"Of course you know best, sir," said young Jacob, gently; "but would it be well to be precipitate? It is possible that you may feel differently some time——"
"There is no 'some time' for me!" broke in the old man, gripping the chair-arms, fiercely; "my time's done—done, sir!"
Then his voice broke and became plaintively kind.
"There, there! Forgive me, Jacob, boy. But it's true, my boy, true. The world's done, for me; but there's a world ahead for you, my son, thank God! I'll be patient—I'll be patient. God has been good to me, and I haven't many years to wait, in the course of nature."
He looked vacantly out of the window, trying to see the unforeseen with his mental sight.
"While I'm here, Jacob, let the old man have his way. It's a whimsey; I doubt 'tis hardly rational. But I have no heart to go home. Let me learn to live my life here. 'Twill be easier."
"But do you think it necessary to sell, sir? Could you not hold the house? Are you certain that you would like to have a stranger living there?"
"I care not a pin who lives within those four walls now, sir!" cried the elder, with a momentary return of his vehemence. "It's no house to me now. Sell it, sir, sell it!—if there's any one will give money for it at a time like this. Bring every stick of furniture and every stitch of carpet up here; and let me have my way, Jacob—it won't be for long."
He got up and went blindly out of the room, and his son heard him muttering, "Not for long—not for long, now," as he wandered about the house and went aimlessly into room after room.

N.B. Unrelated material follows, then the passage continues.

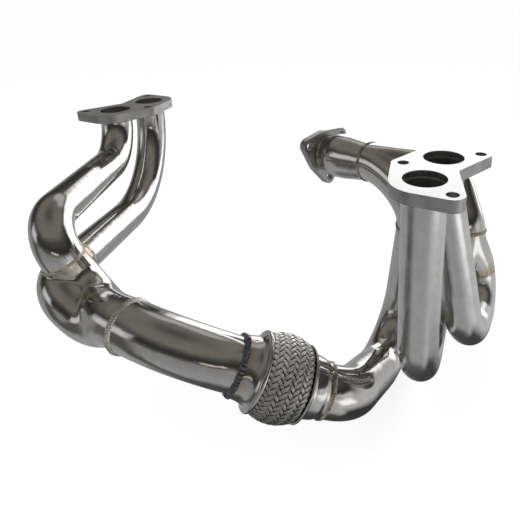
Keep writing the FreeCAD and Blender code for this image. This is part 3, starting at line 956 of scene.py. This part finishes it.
# ---------------------------------------------------------------- flex coupling
weld(
    "flex_inlet_weld", "left_bank", on_flex(1.4), flex_axis, PIPE_RADIUS - 0.2, HEAVY_BEAD, "heavy_weld",
    width=7.6, height=3.2, pitch=3.4, rough=0.30, seed=11,
)
INLET_CUFF = [
    (PIPE_RADIUS + 2.3, CUFF_START - 0.6),
    (PIPE_RADIUS + 2.9, CUFF_START + 2),
    (PIPE_RADIUS + 4.0, CUFF_START + 8),
    (PIPE_RADIUS + 5.6, CUFF_START + 12),
    (PIPE_RADIUS + 8.6, RING_START),
]
OUTLET_CUFF = [
    (33.0, RING_END),
    (31.4, RING_END + 1.2),
    (PIPE_RADIUS + 4.6, RING_END + 3),
    (PIPE_RADIUS + 4.0, RING_END + 8),
    (PIPE_RADIUS + 3.1, RING_END + 14),
    (PIPE_RADIUS + 1.6, RING_END + 18.5),
    (PIPE_RADIUS + 1.5, CUFF_END),
]


def on_coupling(name, loop, material, *segments):
    """A ring turned about the coupling's axis."""
    return turned(name, loop, flex_start, flex_axis, [material], *segments)


CUFFS = {
    "flex_inlet_cuff": (INLET_CUFF, "left_bank", CUFF_START),
    "flex_outlet_cuff": (OUTLET_CUFF, "right_bank", CUFF_END),
}
for node, (stations, body, weld_height) in CUFFS.items():
    cuff = on_coupling(node + "_shell", sheet_loop(stations), CUFF)
    warmed(cuff, flex_start, flex_axis, [weld_height])
    dress(cuff, body, node)
RING_BORE = 31.5
RINGS = {
    "flex_inlet_ring": (rounded_ring_loop(RING_BORE, 37.0, RING_START, BRAID_START, 2.2), "left_bank"),
    "flex_outlet_ring": (rounded_ring_loop(RING_BORE, 36.0, BRAID_END + 1.2, RING_END, 1.3), "right_bank"),
}
for node, (loop, body) in RINGS.items():
    band = on_coupling(node + "_band", loop, CUFF)
    warmed(band, flex_start, flex_axis, [CUFF_START, CUFF_END])
    dress(band, body, node)
weld(
    "flex_outlet_weld", "right_bank", on_flex(CUFF_END + 1.2), flex_axis,
    width=5.4, height=2.0, rough=0.2, seed=13,
)

LINER_BORE, LINER_OUTSIDE = 22.6, 23.8
LINERS = {
    "flex_liner_inlet": (0.2, 28, "left_bank"),
    "flex_liner_middle": (33, 39, "flex_middle"),
    "flex_liner_slider": (44, 50, "flex_slider"),
    "flex_liner_outlet": (57, 98, "right_bank"),
}
for node, (start, end, body) in LINERS.items():
    loop = rounded_ring_loop(LINER_BORE, LINER_OUTSIDE, start, end, corner=0.5, steps=4)
    dress(on_coupling(node + "_hoop", loop, PAINTED_SHADE_INNER), body, node)

# The coupling has three joints in a row: each stretch of braid and bellows spans one.
STRETCHES = [
    ("inlet", BRAID_START, 38.0, "left_bank", "flex_middle"),
    ("centre", 38.0, 52.0, "flex_middle", "flex_slider"),
    ("outlet", 52.0, BRAID_END, "flex_slider", "right_bank"),
]
BELLOWS_ROOT, BELLOWS_CREST, BELLOWS_WALL, BELLOWS_WAVES = 27.0, 32.5, 0.6, 8


def bellows_radius(height):
    """The bellows' outside radius at a height along the coupling."""
    turn = 2 * math.pi * BELLOWS_WAVES * (height - BRAID_START) / (BRAID_END - BRAID_START)
    return (BELLOWS_ROOT + BELLOWS_CREST) / 2 - (BELLOWS_CREST - BELLOWS_ROOT) / 2 * math.cos(turn)


def bellows_stretch(name, start, end):
    """One stretch of the convoluted bellows."""
    steps = 64
    heights = [start + (end - start) * index / steps for index in range(steps + 1)]
    loop = [(bellows_radius(height), height) for height in heights]
    loop += [(bellows_radius(height) - BELLOWS_WALL, height) for height in reversed(heights)]
    return on_coupling(name, loop, PAINTED_SHADE_INNER, 120)


BRAID_STRANDS = 42
BRAID_ANGLE = math.radians(47)
STRAND_WIRES = 5
STRAND_HALF_WIDTH = 1.52
WIRE_HEIGHT = 0.22
WEAVE_LIFT = 0.58
BRAID_END_RADIUS = 34.4
BRAID_BULGE = 5.3
BRAID_MEAN_RADIUS = 38.5


def braid_radius(height):
    """The braid's mean radius: a barrel between its two rings."""
    share = (height - BRAID_START) / (BRAID_END - BRAID_START)
    return BRAID_END_RADIUS + BRAID_BULGE * math.sin(math.pi * min(1.0, max(0.0, share))) ** 0.8


def braid_twist(height):
    """How far a strand has wound round the barrel by a height."""
    middle = (BRAID_START + BRAID_END) / 2
    return math.tan(BRAID_ANGLE) * (height - middle) / BRAID_MEAN_RADIUS


def strand(index, hand, start, end, samples):
    """One flat bundle of wires, woven over two and under two of the other hand."""
    across, up = axis_frame(flex_axis)
    columns = STRAND_WIRES * 3
    top = [-1 + 2 * column / columns for column in range(columns + 1)]
    crown_drop, strand_depth = 0.25, 0.65
    rows, underlap_shade = [], []
    for row in range(samples + 1):
        height = start + (end - start) * row / samples
        crossing = BRAID_STRANDS * braid_twist(height) / math.pi
        weave = math.cos(math.pi / 2 * (crossing - 0.5)) * hand
        weave = math.copysign(abs(weave) ** 0.6, weave)
        radius = braid_radius(height) + WEAVE_LIFT * weave
        angle = 2 * math.pi * index / BRAID_STRANDS + hand * braid_twist(height)
        ring = []
        for number, share in enumerate(top + [1.0, -1.0]):
            on_top = number < len(top)
            sideways = share * STRAND_HALF_WIDTH
            bearing = angle + sideways * math.cos(BRAID_ANGLE) / radius
            shift = -hand * sideways * math.sin(BRAID_ANGLE)
            spoke = across * math.cos(bearing) + up * math.sin(bearing)
            place_height = min(max(height + shift, BRAID_START), BRAID_END)
            wire = abs(math.sin(math.pi * STRAND_WIRES * (share + 1) / 2))
            rise = WIRE_HEIGHT * wire - crown_drop * share * share if on_top else -strand_depth
            local = radius + rise + braid_radius(place_height) - braid_radius(height)
            ring.append(flex_start + flex_axis * place_height + spoke * local)
            # This lift only paints shade on the wire: it follows the weave on top and is zero on a strand's
            # sides.
            underlap_shade.append(0.5 + 0.5 * weave if on_top else 0.0)
        rows.append(ring)
    return rows, underlap_shade


def braid_stretch(name, start, end):
    """One stretch of the woven braid: every strand of both hands, closed at its ends."""
    vertices, faces, underlap_shade = [], [], []
    samples = 30
    for hand in (1, -1):
        for index in range(BRAID_STRANDS):
            rows, strand_underlap_shade = strand(index, hand, start, end, samples)
            offset = len(vertices)
            width = len(rows[0])
            for ring in rows:
                vertices += ring
            underlap_shade += strand_underlap_shade
            faces += grid_faces(len(rows), width, False, True, offset)
            last = offset + (len(rows) - 1) * width
            faces.append(tuple(offset + column for column in range(width)))
            faces.append(tuple(last + column for column in reversed(range(width))))
    built = make_object(name, vertices, faces, [WIRE])
    paint(built, "lift", underlap_shade)
    return outward(built)


for label, start, end, first_body, second_body in STRETCHES:
    for piece, node, slot in (
        (braid_stretch(f"flex_braid_{label}", start, end), "flex_braid", "braid_wire"),
        (bellows_stretch(f"flex_bellows_{label}", start, end), "flex_bellows", "flex_inner"),
    ):
        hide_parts(node)
        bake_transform(piece)


# ---------------------------------------------------------------- floor, light and camera
CAMERA_PLACE = point(354.193, -407.115, 160.452)
CAMERA_YAW = math.radians(27.447)
CAMERA_PITCH = math.radians(19.049)
CAMERA_ROLL = math.radians(1.109)
LENS, SENSOR_WIDTH = 33.038, 36.0
LENS_SHIFT = (-0.15694, -0.20923)
FLOOR_GLOW = 0.82


def panel(nodes, azimuth, elevation, centre, half_size, softness):
    """1 inside a soft-edged rectangle of the surroundings, 0 outside; angles in degrees."""
    shares = []
    for angle, middle, half in zip((azimuth, elevation), centre, half_size):
        away = nodes.maths("ABSOLUTE", nodes.maths("SUBTRACT", angle, middle))
        shares.append(nodes.maths("ADD", nodes.scaled(away, -1 / softness, half / softness), 0.5, clamp=True))
    return nodes.maths("MULTIPLY", *shares)


def surroundings(nodes, direction):
    """What polished metal sees: a dim brown room, a window behind the object, grey ground below.

    Azimuth runs from the direction the camera looks in (0) to its right (90); elevation is above
    the horizon.
    """
    turned_way = nodes.add(
        "ShaderNodeVectorRotate", {"Vector": direction, "Angle": -CAMERA_YAW}, rotation_type="Z_AXIS"
    ).outputs[0]
    parts = nodes.add("ShaderNodeSeparateXYZ", {0: turned_way}).outputs
    warp = nodes.scaled(nodes.noise(direction, 2.2, 3.0), 10.0, -5.0)
    degrees = 180 / math.pi
    azimuth = nodes.scaled(nodes.maths("ARCTAN2", parts[0], parts[1]), degrees)
    azimuth = nodes.maths("ADD", azimuth, warp)
    elevation = nodes.scaled(nodes.maths("ARCSINE", parts[2]), degrees)
    elevation = nodes.maths("ADD", elevation, nodes.scaled(warp, 0.4))
    level = nodes.scaled(elevation, 1 / 180, 0.5)
    colour = nodes.ramp(level, ROOM_STOPS)
    for centre, half_size, softness, tone in ROOM_PANELS:
        share = panel(nodes, azimuth, elevation, centre, half_size, softness)
        colour = nodes.mix(share, colour, (*tone, 1))
    return colour


def at_elevation(degrees, tone):
    """A stop of the room's ramp, which runs from straight down (0) to straight up (1)."""
    return 0.5 + degrees / 180, tone


ROOM_STOPS = [
    at_elevation(-88, (0.05, 0.05, 0.05)),
    at_elevation(-64, (0.10, 0.10, 0.10)),
    at_elevation(-50, (0.42, 0.42, 0.43)),
    at_elevation(-14, (0.34, 0.34, 0.345)),
    at_elevation(1, (0.30, 0.30, 0.30)),
    at_elevation(7, (0.10, 0.10, 0.095)),
    at_elevation(18, (0.03, 0.03, 0.028)),
    at_elevation(29, (0.08, 0.075, 0.065)),
    at_elevation(44, (0.225, 0.208, 0.178)),
    at_elevation(64, (0.205, 0.188, 0.164)),
    at_elevation(84, (0.10, 0.095, 0.085)),
]
# Each panel: (azimuth, elevation) of its middle, half its width and height, edge softness, colour.
ROOM_PANELS = [
    ((95, -28), (55, 30), 24, (0.62, 0.62, 0.62)),
    ((72, -62), (60, 20), 16, (0.05, 0.05, 0.05)),
    ((-112, -15), (10, 50), 10, (0.12, 0.118, 0.11)),
    ((-108, 14), (14, 9), 7, (0.75, 0.75, 0.75)),
    ((112, 3), (14, 6), 6, (0.75, 0.75, 0.75)),
    ((122, -15), (13, 9), 8, (1.45, 1.45, 1.45)),
    ((166, 11), (12, 1.5), 2, (1.3, 1.15, 0.98)),
    ((27, 9), (33, 20), 7, (1.75, 1.75, 1.75)),
    ((8, 45), (28, 9), 9, (0.55, 0.54, 0.53)),
]


def studio_world():
    """White to the camera and the floor; to the metal, the room around the object."""
    world = bpy.data.worlds.new("studio")
    bpy.context.scene.world = world
    world.use_nodes = True
    nodes = Nodes(world.node_tree)
    direction = nodes.add("ShaderNodeTexCoord").outputs["Generated"]
    seen = nodes.add("ShaderNodeBackground", {"Color": surroundings(nodes, direction)}).outputs[0]
    plain = nodes.add("ShaderNodeBackground", {"Color": (1, 1, 1, 1)}).outputs[0]
    mirror = nodes.add("ShaderNodeLightPath").outputs["Is Glossy Ray"]
    both = nodes.add("ShaderNodeMixShader", {0: mirror, 1: plain, 2: seen}).outputs[0]
    nodes.add("ShaderNodeOutputWorld", {"Surface": both})


def floor():
    """A plain pale sheet under the object; polished metal sees it as the room's ground."""
    material, nodes = new_material("floor_sheet")
    grain = nodes.noise(nodes.position(), 3.0, 2.0)
    tone = nodes.ramp(grain, [(0.0, (0.93, 0.93, 0.93)), (1.0, (0.96, 0.96, 0.96))])
    diffuse = nodes.add("ShaderNodeBsdfDiffuse", {"Color": tone}).outputs[0]
    glow = nodes.add("ShaderNodeEmission", {"Color": (1, 1, 1, 1), "Strength": 1.0}).outputs[0]
    sheet = nodes.add("ShaderNodeMixShader", {0: FLOOR_GLOW, 1: diffuse, 2: glow}).outputs[0]
    incoming = nodes.add("ShaderNodeNewGeometry").outputs["Incoming"]
    reversed_inputs = {0: incoming, 1: (-1, -1, -1)}
    direction = nodes.add("ShaderNodeVectorMath", reversed_inputs, operation="MULTIPLY").outputs[0]
    ground = nodes.add("ShaderNodeEmission", {"Color": surroundings(nodes, direction)}).outputs[0]
    mirror = nodes.add("ShaderNodeLightPath").outputs["Is Glossy Ray"]
    surface = nodes.add("ShaderNodeMixShader", {0: mirror, 1: sheet, 2: ground}).outputs[0]
    nodes.add("ShaderNodeOutputMaterial", {"Surface": surface})
    reach = 20000
    clearance = 0.5
    level = min(corner[2] for corner in cad_box) / MM - clearance
    signs = ((-1, -1), (1, -1), (1, 1), (-1, 1))
    corners = [point(x * reach, y * reach, level) for x, y in signs]
    sheet_object = make_object("floor", corners, [(0, 1, 2, 3)], [material], smooth=False)


def soft_light(name, place, target, size, power):
    """A square soft box aimed at a point."""
    data = bpy.data.lights.new(name, "AREA")
    data.shape = "SQUARE"
    data.size = size * MM
    data.energy = power
    lamp = bpy.data.objects.new(name, data)
    lamp.location = place * MM
    lamp.rotation_euler = (target - place).to_track_quat("-Z", "Y").to_euler()
    lamp.visible_glossy = False
    bpy.context.scene.collection.objects.link(lamp)


def camera():
    """The view from ahead of the right bank, with a shifted lens."""
    data = bpy.data.cameras.new("view")
    data.sensor_width = SENSOR_WIDTH
    data.lens = LENS
    data.shift_x, data.shift_y = LENS_SHIFT
    data.clip_start = 0.01
    data.clip_end = 100
    eye = bpy.data.objects.new("view", data)
    turn = Matrix.Rotation(CAMERA_YAW, 4, "Z") @ Matrix.Rotation(math.pi / 2 - CAMERA_PITCH, 4, "X")
    eye.matrix_world = Matrix.Translation(CAMERA_PLACE * MM) @ turn @ Matrix.Rotation(-CAMERA_ROLL, 4, "Z")
    bpy.context.scene.collection.objects.link(eye)
    bpy.context.scene.camera = eye


studio_world()
floor()
middle = point(0, -20, -140)
soft_light("key_light", point(-300, -700, 1300), middle, 900, 14)
soft_light("fill_light", point(1100, -300, 700), middle, 800, 7)
camera()
bpy.context.scene.view_settings.view_transform = "Standard"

Old Jacob Dolph had always been an indulgent parent, and none kinder ever lived. But we should hardly call him indulgent to-day. Good as he was to his boy, it had always been with the goodness of a superior. It was the way of his time. A half-century ago the child's position was equivocal. He lived by the grace of God and his parents, and their duty to him was rather a duty to society, born of an abstract morality. Love was given him, not as a right, but as an indulgence. And young Jacob Dolph, in all his grief and anxiety, was guiltily conscious of a secret thrill of pleasure—natural enough, poor boy!—in his sudden elevation to the full dignity of manhood, and his father's abdication of the headship of the house.